By Ryan C. Wood
The answer is an emphatic yes. If you somehow own a star in the sky, or a rock on the moon and they are worth nothing, it is property of the bankruptcy estate when you file for bankruptcy protection and must be disclosed. At the same time, if the property is worth something, that does not necessarily mean you will lose the property. It all depends upon the value of your assets and the exemptions (exemptions protect your assets so that you can keep your assets) for the state you live in, or the federal exemptions. In California the exemptions are very generous. Other state exemptions are not so generous.
Property in a Foreign Country
When a person or business files for bankruptcy protection all of the assets owned at the time of filing become property of the bankruptcy estate. See 11 U.S.C. §541 of the Bankruptcy Code. Yes, this includes any property owned in a foreign country like Mexico or the Philippines. In addition, 28 U.S.C. §1334(e) gives the bankruptcy court the jurisdiction over all of the property, wherever located, that a debtor owns at the time the bankruptcy petition is filed. See In re Simon, 153 F. 3d 991, 996 (9th Cir. 1998). The bankruptcy court has authority over property in other countries depending upon the circumstances. In a recent case decided by the 9th Circuit Court of Appeals, In re Icenhower, the court provides the test for when the bankruptcy court has jurisdiction over property outside the United States. In Morrison v. National Australia Bank Ltd., 130 S. Ct. 2869 (2010), the Supreme Court established a two-part test for deciding extraterritoriality questions. Number One: unless Congress clearly expressed its intent for a statute to apply extraterritorially a court must first presume the statute is primarily concerned with domestic conditions. Number two: if the statute applies only domestically, the question becomes: which domestic acts are the objects of the statute’s solicitude or concern. In the Ichenhower case, the real property located in Mexico was owned by a shell corporation that the debtors sold the Mexico property to. The shell corporation then sold the property to a third party. The bankruptcy court ruled the corporation was the alter ego of the debtors and the transfer of the Mexico property the alter ego was fraudulent. Given these facts the bankruptcy court had exclusive jurisdiction over the Mexico property. The transfer of the Mexico property to the third party was therefore avoided (undone) and the property was transferred back to the shell corporation. There are a number of other issues surrounding the transfer and avoidance of the Mexico property. This article does not address those issues. Bankruptcy attorneys should take away from the Ichenhower case caution regarding clients with ties to other countries and the property they may have there. The property in a foreign country is property of the bankruptcy estate if the debtor has some sort of interest at the time the bankruptcy case is filed.
What If I Play Games and Try and Transfer Property I Own to a Third Party?

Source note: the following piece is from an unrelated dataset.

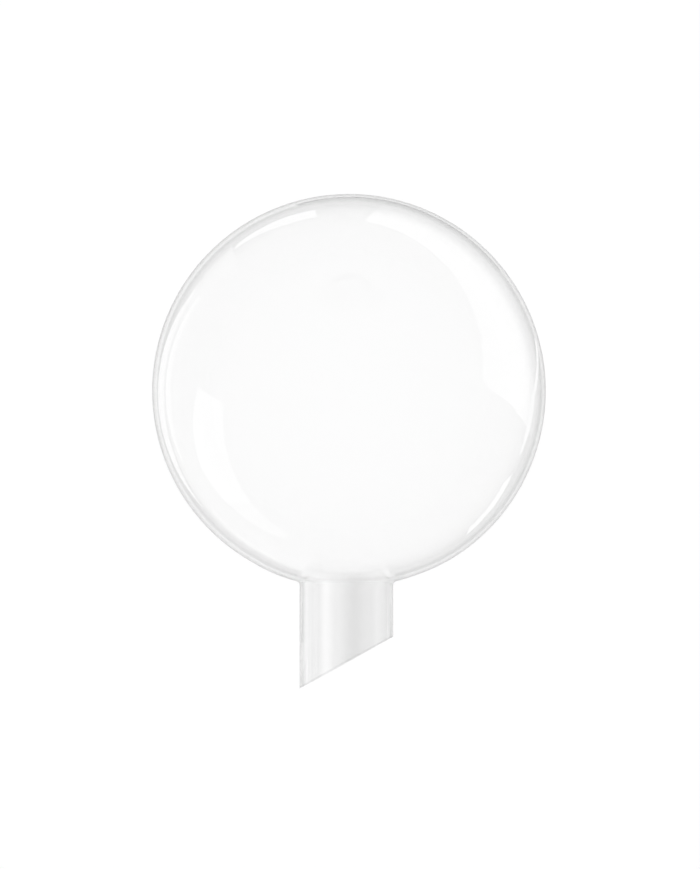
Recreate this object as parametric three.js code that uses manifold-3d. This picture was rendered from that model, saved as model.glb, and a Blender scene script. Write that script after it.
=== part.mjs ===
// Clear bubble balloon: a blown film globe with a wide, straight neck sleeve, open and cut off at a slant.
// Globe and neck are one seamless film. The balloon lies on its side on a small flat of the globe, with
// the neck pointing along -Y and the neck's long side towards -X.
// Millimetres, +Z up. The origin is the middle of the rest flat, straight under the globe's centre.
import * as THREE from 'three';
import { mergeVertices } from 'three/addons/utils/BufferGeometryUtils.js';
import Module from 'manifold-3d';

// Driving dimensions
const GLOBE_RADIUS = 225;
const GLOBE_WALL = 0.05;
const NECK_RADIUS = 53.5;
const NECK_WALL = 0.1;
const ROOT_FILLET = 5;
const NECK_TIP_Y = -340;
// The neck sits this far off the globe's axis, and the globe's film gives way to it over this length.
const NECK_ASIDE = -3;
const GIVE = 30;
const NECK_CUT_ANGLE = THREE.MathUtils.degToRad(29);
const REST_FLAT_RADIUS = 35;

// Facets around the neck's axis, from the root to the globe's far pole, and across the root fillet
const AROUND = 60;
const GLOBE_STEPS = 28;
const FILLET_STEPS = 4;

// How far a cutting solid runs past what it cuts
const OVERRUN = 20;

const CENTRE_HEIGHT = Math.sqrt(GLOBE_RADIUS ** 2 - REST_FLAT_RADIUS ** 2);

const wasm = await Module();
wasm.setup();

// Half outline of a globe with a tube below it, joined by a fillet: from the tube's end on the axis
// up to the globe's far pole.
function balloonProfile(globeRadius, tubeRadius, fillet, tubeEndY) {
  const filletX = tubeRadius + fillet;
  const filletY = -Math.sqrt((globeRadius + fillet) ** 2 - filletX ** 2);
  const profile = [new THREE.Vector2(0, tubeEndY), new THREE.Vector2(tubeRadius, tubeEndY)];
  const rootTurn = Math.atan2(-filletY, -filletX);
  for (let i = 0; i < FILLET_STEPS; i++) {
    const turn = THREE.MathUtils.lerp(Math.PI, rootTurn, i / FILLET_STEPS);
    profile.push(new THREE.Vector2(filletX + fillet * Math.cos(turn), filletY + fillet * Math.sin(turn)));
  }
  const rootPolar = Math.atan2(filletX, filletY);
  for (let i = 0; i < GLOBE_STEPS; i++) {
    const polar = THREE.MathUtils.lerp(rootPolar, 0, i / GLOBE_STEPS);
    profile.push(new THREE.Vector2(globeRadius * Math.sin(polar), globeRadius * Math.cos(polar)));
  }
  profile.push(new THREE.Vector2(0, globeRadius));
  return profile;
}

// A profile turned about the globe's axis, which runs level through its centre, with the neck moved aside.
function turned(profile) {
  const geometry = new THREE.LatheGeometry(profile, AROUND).translate(0, 0, CENTRE_HEIGHT);
  const places = geometry.attributes.position;
  const rootY = -Math.sqrt(GLOBE_RADIUS ** 2 - (NECK_RADIUS + ROOT_FILLET) ** 2);
  for (let i = 0; i < places.count; i++) {
    const share = 1 - THREE.MathUtils.smoothstep(places.getY(i), rootY, rootY + GIVE);
    places.setX(i, places.getX(i) + NECK_ASIDE * share);
  }
  return geometry;
}

// What the film keeps: all above the rest flat, down to the slanted cut. The cut runs from the sleeve's
// tip on the -X side up to its short side on the +X side, and stands upright.
function keptBlock() {
  const side = GLOBE_RADIUS + OVERRUN;
  const slope = Math.tan(NECK_CUT_ANGLE);
  const tipX = NECK_ASIDE - NECK_RADIUS;
  const outline = new THREE.Shape([
    new THREE.Vector2(-side, NECK_TIP_Y + slope * (-side - tipX)),
    new THREE.Vector2(side, NECK_TIP_Y + slope * (side - tipX)),
    new THREE.Vector2(side, side),
    new THREE.Vector2(-side, side),
  ]);
  return new THREE.ExtrudeGeometry(outline, { depth: CENTRE_HEIGHT + side, bevelEnabled: false });
}

// Room over the film at the rest flat, so that the flat has the globe's wall too.
function airBlock() {
  const width = 2 * (GLOBE_RADIUS + OVERRUN);
  const length = 2 * (3 * OVERRUN - NECK_TIP_Y);
  const height = CENTRE_HEIGHT + GLOBE_RADIUS + OVERRUN;
  return new THREE.BoxGeometry(width, length, height).translate(0, 0, GLOBE_WALL + height / 2);
}

// A closed three.js geometry as a solid that can be cut and joined.
function solid(geometry) {
  geometry.deleteAttribute('normal');
  geometry.deleteAttribute('uv');
  const merged = mergeVertices(geometry, 1e-4);
  const corners = merged.index.array;
  const faces = [];
  for (let i = 0; i < corners.length; i += 3) {
    const [a, b, c] = corners.slice(i, i + 3);
    if (a !== b && b !== c && c !== a) faces.push(a, b, c);
  }
  return new wasm.Manifold(new wasm.Mesh({
    numProp: 3,
    vertProperties: merged.attributes.position.array,
    triVerts: new Uint32Array(faces),
  }));
}

function geometryOf(manifold) {
  const mesh = manifold.getMesh();
  const geometry = new THREE.BufferGeometry();
  geometry.setAttribute('position', new THREE.BufferAttribute(mesh.vertProperties, 3));
  geometry.setIndex(new THREE.BufferAttribute(mesh.triVerts, 1));
  geometry.computeVertexNormals();
  return geometry;
}

// The film: the outer shape less the air inside it. The air's tube runs out past the sleeve's end,
// which leaves the neck open.
function bubbleFilm() {
  const outerEndY = NECK_TIP_Y - OVERRUN;
  const airEndY = outerEndY - OVERRUN;
  const outer = solid(turned(balloonProfile(GLOBE_RADIUS, NECK_RADIUS, ROOT_FILLET, outerEndY)));
  const air = solid(turned(balloonProfile(
    GLOBE_RADIUS - GLOBE_WALL,
    NECK_RADIUS - NECK_WALL,
    ROOT_FILLET + NECK_WALL,
    airEndY,
  )));
  const shell = outer.intersect(solid(keptBlock())).subtract(air.intersect(solid(airBlock())));
  const clearFilm = new THREE.MeshStandardMaterial({
    color: 0xf7f9fa,
    roughness: 0.05,
    metalness: 0,
    transparent: true,
    opacity: 0.15,
  });
  const film = new THREE.Mesh(geometryOf(shell), clearFilm);
  film.name = 'bubble_film';
  return film;
}

const balloon = new THREE.Group();
balloon.add(bubbleFilm());

export default balloon;
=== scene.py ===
"""Clear bubble balloon, lying on its side: a blown film globe with a wide, open neck sleeve.

Globe and sleeve are one seamless film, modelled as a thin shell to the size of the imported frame. The
globe is blown first, the sleeve is drawn out of its root and cut off at a slant, and the film then gets
its gauge.
"""
import math

import bmesh
import bpy
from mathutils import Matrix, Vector


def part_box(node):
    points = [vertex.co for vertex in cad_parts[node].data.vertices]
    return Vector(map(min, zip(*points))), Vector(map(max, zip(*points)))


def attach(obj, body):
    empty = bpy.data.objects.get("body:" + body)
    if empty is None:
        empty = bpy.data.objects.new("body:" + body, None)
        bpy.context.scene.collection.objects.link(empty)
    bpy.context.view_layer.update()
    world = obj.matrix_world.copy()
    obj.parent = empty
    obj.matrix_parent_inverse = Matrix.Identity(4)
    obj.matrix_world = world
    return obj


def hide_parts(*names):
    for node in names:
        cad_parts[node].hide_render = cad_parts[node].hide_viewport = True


bl_info = {
    "name": "Clear Bubble Balloon",
    "version": (1, 0, 0),
    "blender": (4, 5, 0),
    "location": "3D Viewport > Sidebar > Bubble Balloon",
    "description": "Models a clear film balloon with a wide neck sleeve, and its studio",
    "category": "Object",
}

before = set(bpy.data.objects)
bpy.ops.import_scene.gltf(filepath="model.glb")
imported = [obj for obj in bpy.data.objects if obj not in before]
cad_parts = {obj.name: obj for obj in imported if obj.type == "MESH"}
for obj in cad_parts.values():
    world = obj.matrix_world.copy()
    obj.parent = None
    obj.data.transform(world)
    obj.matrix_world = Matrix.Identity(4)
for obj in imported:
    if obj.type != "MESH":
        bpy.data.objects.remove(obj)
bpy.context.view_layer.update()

FILM_NODE = "bubble_film"
CAD_LOW, CAD_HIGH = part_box(FILM_NODE)

GLOBE_RADIUS = CAD_HIGH.y
CENTRE = Vector((0.0, 0.0, CAD_HIGH.z - CAD_HIGH.x))
SLEEVE_TIP_Y = CAD_LOW.y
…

First, it is not a good idea to play any games with your assets before filing bankruptcy. If you have to play games with your assets then you should probably not be filing for bankruptcy protection. At the same time, if you have been fully informed of the consequences and risks, then by all means roll the dice with filing bankruptcy after transferring property to others under suspicious circumstances. Just ask Jerry and Donna Ichenhower about how transferring a property they owned in Mexico to a shell corporation went. Not well. If the shell corporation had not been found to be the alter ego of the Ichenhower’s the court may have ruled differently. What was held by the court is known. The Ichenhower’s may very well believed they were acting within the law when they sold the Mexico property to a corporation under Mexican law. The facts are the facts though. The bankruptcy court did not find any proof that any compensation was actually transferred by the Ichenhower’s when they sold the Mexico property to the corporation. Also, if the Ichenhower’s had fully capitalized the corporation and if the corporation actually had some sort of independent purpose the court may have found differently in the Ichenhower case.